Lemmey adds, “One might see the portrait of Be sheekee as satisfying Meigs’s penchant for decorating the Capitol with things he and others regarded as authentically American.”
The road to recovery
As Blanton testified before the subcommittee on Wednesday, the “damage to our precious artwork and statues will require expert cleaning and conservation.”
But while the physical damage wrought by rioters will be fixed over time, the agency head added that the emotional damage will likely remain.
Overall, report Emily Cochrane and Luke Broadwater for the New York Times, Blanton said that the costs of increased mental health services for staff, reinforced security and building restorations will exceed $30 million.

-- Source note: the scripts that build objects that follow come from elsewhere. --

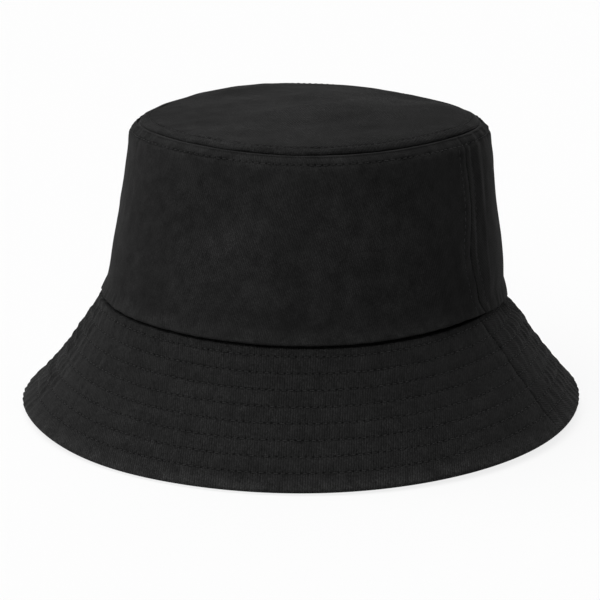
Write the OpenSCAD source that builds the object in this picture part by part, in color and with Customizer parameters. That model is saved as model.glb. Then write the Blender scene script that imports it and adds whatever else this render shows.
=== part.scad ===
/*
A sewn cotton bucket hat: an oval tip, a tapered crown side in two panels, and a
sloping brim of two plies over a stiffening layer, held by eight rows of stitching.

+Z is up and the hat faces -Y. The origin is under the hat's middle, on the surface
that the brim's rim rests on. Every sheet of cloth is built between an outer and an
inner face that share their stations around the head, so the plies nest.

Angles around the head start at the front and turn towards +X. Right and left are as
someone who faces the hat sees them, so that right is +X.
*/

/* [Head] */
// Length of the crown at the brim seam, front to back, outside
head_len = 204; // [186:1:222]
// Width of the crown at the brim seam, outside
head_wid = 176; // [162:1:190]
// Rise of the brim seam above its mean height at the front and back
seam_rise = 1; // [0:0.5:3]

/* [Crown] */
// Height of the crown side from the brim seam to the tip seam
crown_h = 77.5; // [62:0.5:95]
// Length of the tip panel, front to back
tip_len = 168; // [152:1:184]
// Width of the tip panel
tip_wid = 154; // [140:1:168]
// Outward belly of the crown side between its two seams
crown_belly = 0.6; // [0:0.1:4]
// Height of the roll that the crown side makes over the brim seam
hem_h = 9; // [6:0.5:14]
// How far that roll stands out over the brim seam
hem_roll = 1.4; // [0:0.1:3]
// How far the crown side turns in at the tip seam
shoulder_in = 1.4; // [0.4:0.1:2.4]
// Rise of the tip panel at its middle
tip_dome = 5; // [1:0.5:12]
// Rise of the tip panel's rounded edge
tip_roll = 2; // [0.5:0.5:5]

/* [Brim] */
// Width of the brim along its slope, from the crown seam to the rim
brim_w = 61.5; // [48:0.5:76]
// Slope of the brim below level at the crown seam, in degrees
brim_angle = 64; // [57:1:70]
// Slope of the brim below level at the rim, in degrees
rim_angle = 47; // [36:1:54]
// How much steeper than that the brim hangs at the front and back, in degrees
swing_angle = 4; // [0:1:8]
// Depth to which the rim is pressed flat where it rests
rim_flat = 0.5; // [0.2:0.1:1]

/* [Cloth] */
// Thickness of the hat's twill
twill_t = 0.9; // [0.6:0.1:1.4]
// Thickness of the stiffening layer inside the brim
stiffener_t = 0.8; // [0.4:0.1:1.6]
// Thickness of the bias tapes over the seams inside
tape_t = 0.5; // [0.3:0.1:0.9]
// Thickness of the sweatband
band_t = 0.8; // [0.5:0.1:1.4]
// Clearance between neighbouring plies
ply_gap = 0.1; // [0.08:0.01:0.2]

/* [Sweatband, tapes and label] */
// Height of the sweatband
band_h = 30; // [22:1:42]
// Width of the tapes over the side seams
tape_w = 12; // [8:1:16]
// Width of the blank label
label_w = 34; // [20:1:50]
// Height of the blank label
label_h = 16; // [10:1:20]
// Thickness of the blank label
label_t = 0.4; // [0.2:0.1:0.8]

/* [Stitching] */
// Thickness of the sewing thread as it lies on the cloth
thread_d = 0.6; // [0.4:0.1:0.9]
// Distance of the brim's first row of stitching from the crown seam
first_row = 4; // [3:0.5:8]
// Distance of the brim's last row of stitching from the rim
last_row = 8.5; // [5:0.5:12]
// Distance of the topstitching from the tip seam, on either side of it
tip_stitch = 5; // [3:0.5:7]
// Distance of the topstitching from the side seams, on either side of them
side_stitch = 5.5; // [3:0.5:8]
// Distance of the sweatband's stitching from its lower edge
band_stitch = 3; // [2:0.5:6]

/* [Hidden] */

// Stations around the head, bands of facets across the brim, and rows of stitching on it
stations = 72;
brim_bands = 5;
brim_rows = 8;
// Angles of the side seams
right_seam = 90;
left_seam = 270;

head_a = head_len / 2;
head_b = head_wid / 2;
tip_a = tip_len / 2;
tip_b = tip_wid / 2;
mean_r = (head_a + head_b) / 2;
row_pitch = (brim_w - first_row - last_row) / (brim_rows - 1);

// Depths below the brim's upper face
stiffener_d = twill_t + ply_gap;
under_d = stiffener_d + stiffener_t + ply_gap;
brim_t = under_d + twill_t;

// Depths below the crown's outer face
tape_d = twill_t + ply_gap;
band_d = tape_d + tape_t + ply_gap;
band_face = band_d + band_t;
label_d = band_face + ply_gap + mean_r * (1 - cos(180 / stations));

// The slope drops by this many degrees for each millimetre across the brim
slope_fall = (brim_angle - rim_angle) / brim_w;
seam_mean_z = brim_drop(0, brim_w) + brim_t * cos(slope_at(0, brim_w)) - seam_rise - rim_flat;
tip_z = seam_mean_z + crown_h;

twill = [0.14, 0.14, 0.15];
lining = [0.2, 0.2, 0.21];
felt = [0.75, 0.75, 0.72];
thread = [0.07, 0.07, 0.08];
label = [0.85, 0.85, 0.83];

// ---- Sheets: a grid of outer points and a grid of inner points, joined at the edges ----

function flat(grid) = [for (line = grid) for (p = line) p];
function quad(a, b, c, d) = [[a, b, c], [a, c, d]];

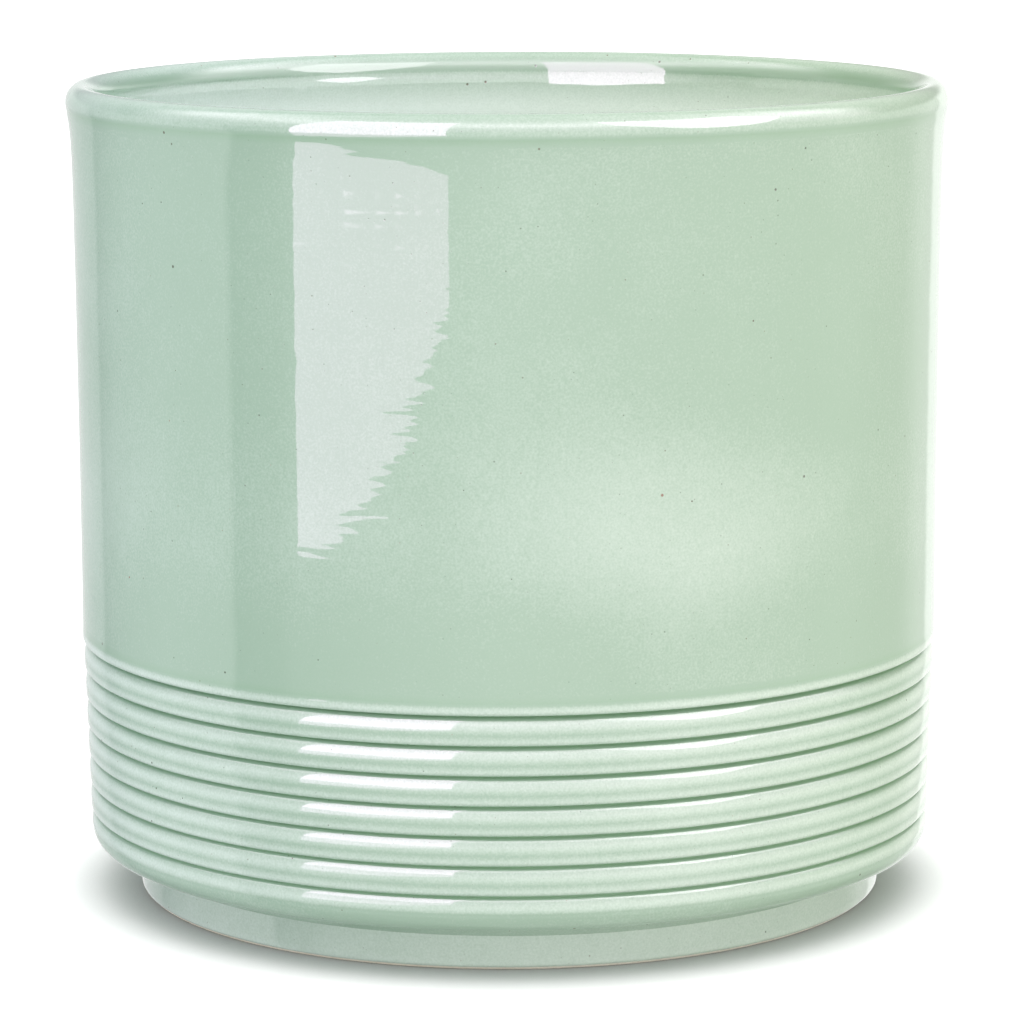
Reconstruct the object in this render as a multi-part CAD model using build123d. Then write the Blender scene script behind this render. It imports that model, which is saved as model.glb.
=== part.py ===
from build123d import *
import os

# A wheel-turned stoneware pot in three pieces: the fired clay body, and the
# two coats of celadon glaze that cover it outside and inside. All three are
# turned about the Z axis. Millimetres, +Z up, and the origin is on the axis
# in the plane that the foot stands on.

# Driving dimensions of the glazed pot
height = 150.0
lip_radius = 81.0           # widest point of the rolled lip
lip_height = 146.2          # where the lip is widest
crest_radius = 78.3         # highest line of the lip
bore_radius = 75.4          # inside wall, just under the lip
bore_height = 145.0         # where the lip has rolled over into the bore
neck_radius = 80.85         # narrow line under the lip, where glaze pools
neck_height = 145.1
waist_radius = 79.5         # slimmest part of the wall
waist_height = 62.0
floor_radius = 74.2         # inside wall where it turns into the floor
floor_height = 12.0         # glazed floor of the pot
floor_cove = 10.0           # round corner between wall and floor

# Turned grooves above the foot, and the ribs that they leave
groove_count = 7
groove_pitch = 5.3
groove_bottom = 15.0        # height of the lowest groove
groove_depth = 0.9
groove_round = 0.35         # half height of a groove's rounded bottom
rib_face = 1.7              # upright lower part of each rib
rib_radius = 78.55          # belly side of the lowest groove
rib_growth = 0.15           # each rib stands this much wider than the last
band_height = 2.3           # raised band on top of the highest groove
band_proud = 0.34

# Belly under the grooves, and the foot
belly_radius = 78.4
belly_height = 12.3
belly_under = 9.0           # underside of the belly
belly_round = 2.6           # how far its lower corner rounds inwards
foot_radius = 69.3
foot_fillet = 1.0           # hollow corner between foot and belly
foot_edge = 0.5             # rounded lower edges of the foot ring
ring_width = 7.5            # what the pot stands on
recess_height = 4.0         # hollow of the underside
recess_fillet = 2.0

# Glaze
coat = 0.5                  # thickness of the glaze on the walls
lip_coat = 0.35             # thinner where it runs off the lip
groove_extra = 0.35         # thicker where it pools in a groove
glaze_line = 0.5            # the glaze is wiped off below this height
seam_height = 133.0         # the two coats meet here, down inside the bore


def rib_crest(step):
    return rib_radius + rib_growth * step


def shift(radius, coated):
    # Radius of the glazed surface, or of the clay beneath it.
    return radius if coated else radius - coat


def quarter(center, across, up, start):
    # A quarter of an ellipse, anticlockwise from the start angle.
    return EllipticalCenterArc(center, across, up, start, arc_size=90)


def foot_outline(coated):
    # From the glaze line up to the belly's widest point.
    foot = shift(foot_radius, coated)
    belly = shift(belly_radius, coated)
    under = belly_under if coated else belly_under + coat
    corner = Line((foot, glaze_line), (foot, under - foot_fillet))
    hollow = TangentArc(corner @ 1, (foot + foot_fillet, under), tangent=(0, 1))
    shelf = Line(hollow @ 1, (belly - belly_round, under))
    side = quarter((belly - belly_round, belly_height), belly_round, belly_height - under, 270)
    return [corner, hollow, shelf, side]


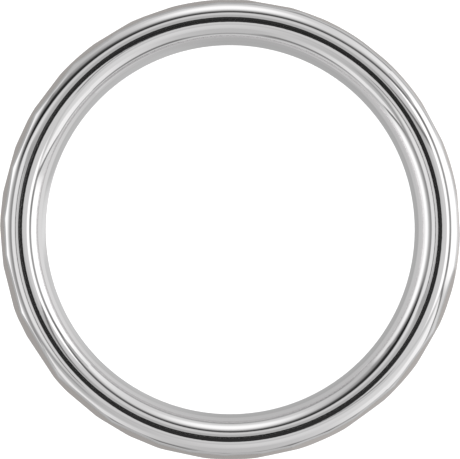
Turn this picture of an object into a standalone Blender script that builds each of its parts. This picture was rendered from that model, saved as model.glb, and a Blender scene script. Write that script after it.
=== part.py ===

In addition to damaging works of art, rioters left behind broken glass, blood, debris and enduring trauma for all involved. As Elvina Nawaguna and Kayla Epstein noted for Business Insider in January, a custodial staff comprised mostly of people of color was tasked with cleaning up the mess left behind by the overwhelmingly white rioters.
“One of the images that I’m haunted by is the black custodial staff cleaning up the mess left by that violent White supremacist mob. … That is a metaphor for America,” Congresswoman Ayanna Pressley told CNN’s Jake Tapper in early February. “We have been cleaning up after violent, white supremacist mobs for generations and it must end.”